富山は見事な戦いを見せた。この試合では池端陽介が出場停止。さらに怪我の舩津徹也、平出涼、谷田悠介に加え、黒部光昭、足助翔、舘野俊祐をコンディション不良で欠く布陣。CBは負傷明けの御厨と、この日が2試合目の出場となる内田錬平のコンビという状況だった。しかし、前線では苔口と白崎が攻守に渡って存在感を示し、その2人を信じて中盤の選手が積極的に前へ出る。守備面ではキム ヨングンと大西容平のダブルボランチがバイタルエリアで福岡に自由を与えず、最終ラインは決して隙を見せなかった。福岡の出来が最悪であったことを差し引いても、十分に勝利に値する素晴らしいパフォーマンスだった。まだまだ残留争いは続くが、内容、結果ともに大きな1戦になったことは間違いない。

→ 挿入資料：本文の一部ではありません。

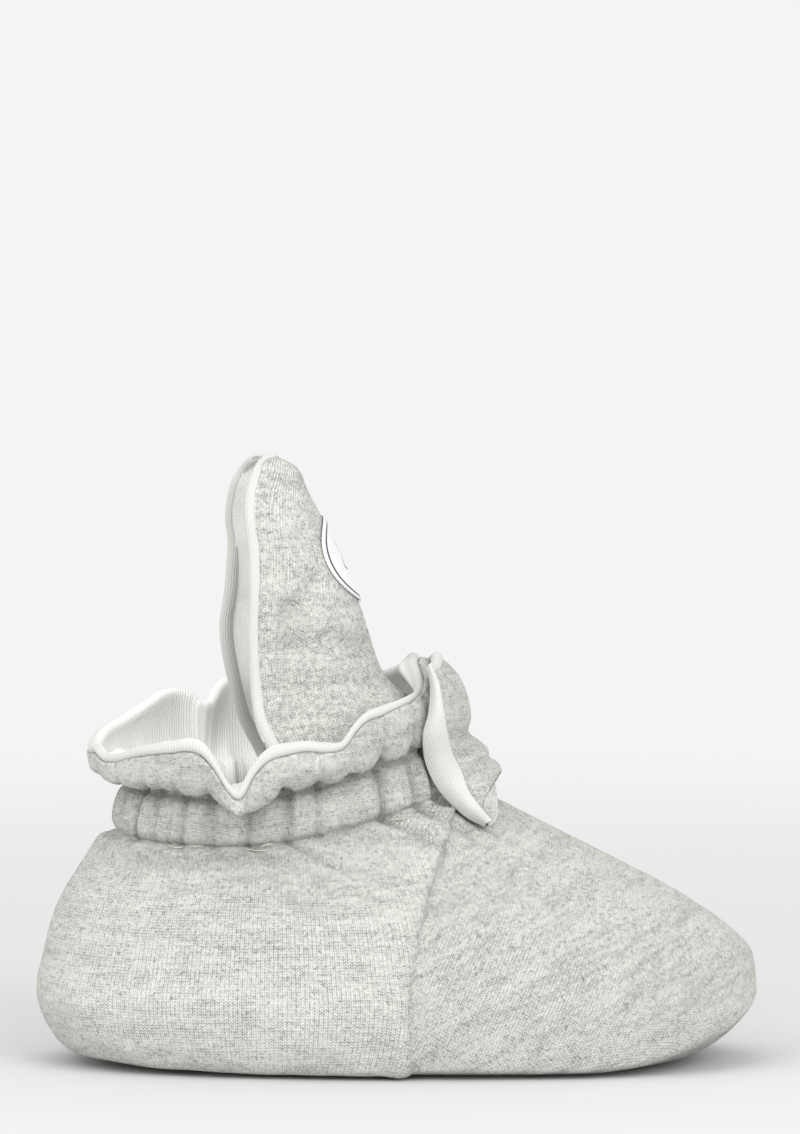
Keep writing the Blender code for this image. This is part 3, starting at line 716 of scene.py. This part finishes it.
def heel_pattern(net, across, upward):
    """Stitch columns that run straight up the sides: each row is measured to the same place."""
    middle = across.shape[1] // 2
    across = across - across[:, middle:middle + 1]
    reach = [np.interp(PATTERN_FROM_X, row[middle:, 0], line[middle:]) for row, line in zip(net, across)]
    return across * (PATTERN_RUN / np.array(reach))[:, None], upward


def toe_pattern(net, across, upward):
    """Stitch columns that run over the toe panel without pinching anywhere."""
    side = np.abs(net[..., 1])
    return net[..., 0] - 0.6 * side, net[..., 2] - 0.9 * side


quarter = cloth("quarter", 340, 110, heel_panel, KNIT_LEVEL, heel_pattern)
vamp = cloth("vamp", 240, 120, toe_panel, KNIT_SLANT, toe_pattern)

# %% [markdown]
# ## Casing and ruffle
#
# One strip of knit makes the casing that holds the elastic and the ruffle above it. The casing puffs
# out between its two rows of stitches, and the ruffle rolls outwards over the top row.

# %% Outside of the collar
COLLAR_START, COLLAR_END, CASING_PUFF = 0.985, 2.88, 1.5 * MM
EDGE_BULGE, EDGE_TUCK = 0.25 * MM, 0.9 * MM
COLLAR_RUN, PANEL_RISE = 0.0285, 0.041


def collar_relief(angle, w):
    """Puff of the casing, its two stitch ditches and the gathers."""
    middle = np.clip(1.0 - (2.0 * w - 3.0) ** 2, 0.0, 1.0)
    puff = np.where(w < 2.0, CASING_PUFF * middle ** 0.6, 0.0) * (0.5 + 0.5 * stitched(angle))
    low_row = stitched(angle) * np.exp(-((w - 1.0) * 8.0 / 0.8) ** 2)
    ditch = STITCH_DITCH * (low_row + np.exp(-((w - 2.0) * 8.0 / 0.8) ** 2))
    rounded = EDGE_BULGE * np.exp(-((w - 2.79) / 0.05) ** 2)
    tuck = EDGE_TUCK * smooth(COLLAR_END - 0.045, COLLAR_END, w)
    return puff - ditch - gathers(angle, w) - heel_pull(angle, w) + rounded - tuck


def collar_outside(u, v):
    """The strip from just under the lower stitches to the ditch below the rolled edge."""
    angle, w = 360.0 * u, COLLAR_START + (COLLAR_END - COLLAR_START) * v
    points = shell(angle, w)
    relief = collar_relief(angle, w) + lumps(points)
    return points + shell_normal(angle, w) * relief[:, None]


def collar_pattern(net, across, upward):
    """Stitch columns as close as in the heel panel, and rows that go on above its last one."""
    return across * (PATTERN_RUN / COLLAR_RUN), upward + PANEL_RISE


collar = cloth("collar", 420, 96, collar_outside, KNIT_COLLAR_LIT, collar_pattern, weld=True)

# %% [markdown]
# ## Rolled edges of tongue and flap
#
# On the tongue and the flap the lining comes over the edge as a soft, flat roll. It is a tube of cloth
# swept along the edge, squeezed across. A frame of three directions travels with it: along the edge,
# out of the cloth, and across.

# %% Tubes along an edge
TUBE_STEP = 0.0005


def welt(name, path, normal, radius, finish, around=18, flat=1.0):
    """A soft tube along a path: radius is one number for each point, flat squeezes it across."""
    path, normal, radius = (np.asarray(a, float) for a in (path, normal, radius))
    last = len(path) - 1
    ahead = unit(np.gradient(path, axis=0))
    normal = unit(normal - ahead * np.sum(normal * ahead, axis=1)[:, None])
    across = np.cross(ahead, normal)

    def place(u, v):
        spot = u * last
        low = np.minimum(np.floor(spot).astype(int), last)
        high, part = np.minimum(low + 1, last), (spot - low)[:, None]

        def between(data):
            return data[low] * (1.0 - part) + data[high] * part

        turn = 2.0 * math.pi * v
        size = between(radius[:, None])
        round_way = between(normal) * np.cos(turn)[:, None] + between(across) * (flat * np.sin(turn))[:, None]
        return between(path) + round_way * size

    length = np.sum(np.linalg.norm(np.diff(path, axis=0), axis=1))
    return cloth(name, max(40, int(length / TUBE_STEP)), around, place, finish, weld=True, turned=True)


def smoothed(path, times):
    """Round off the corners of a path."""
    for _ in range(times):
        path[1:-1] = (path[:-2] + 2.0 * path[1:-1] + path[2:]) / 4.0
    return path


# %% [markdown]
# ## The lining, from the rolled edge down to the sole
#
# The lining is cut a little larger than the outside and comes over the free edge as a soft roll, with a
# fine ditch where it meets the grey knit. Edge and inside are one sheet here, as in the real bootie, so
# no line shows on the inside. A small table gives the roll's section: along the cloth, and out of it.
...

一方、敗れた福岡は5連敗。プシュニク監督の記者会見、ミックスゾーンでの選手たちの言葉からは、この日の内容もさることながら、チームが深刻な状況に追い込まれていることが窺える。プシュニク監督指揮の下で新たなチームに生まれ変わり、小さな成長を重ねながら戦ってきたチームは、いままさに壊れようとしているかのようだ。そして、後半戦の内容と結果は、年間順位で18位に沈んだ昨シーズンと酷似している。チームがスタートしてから8か月間、自分たちは何を求めて、何を積み重ねてきたのか。それを見つめ直さない限り、チームの復調はない。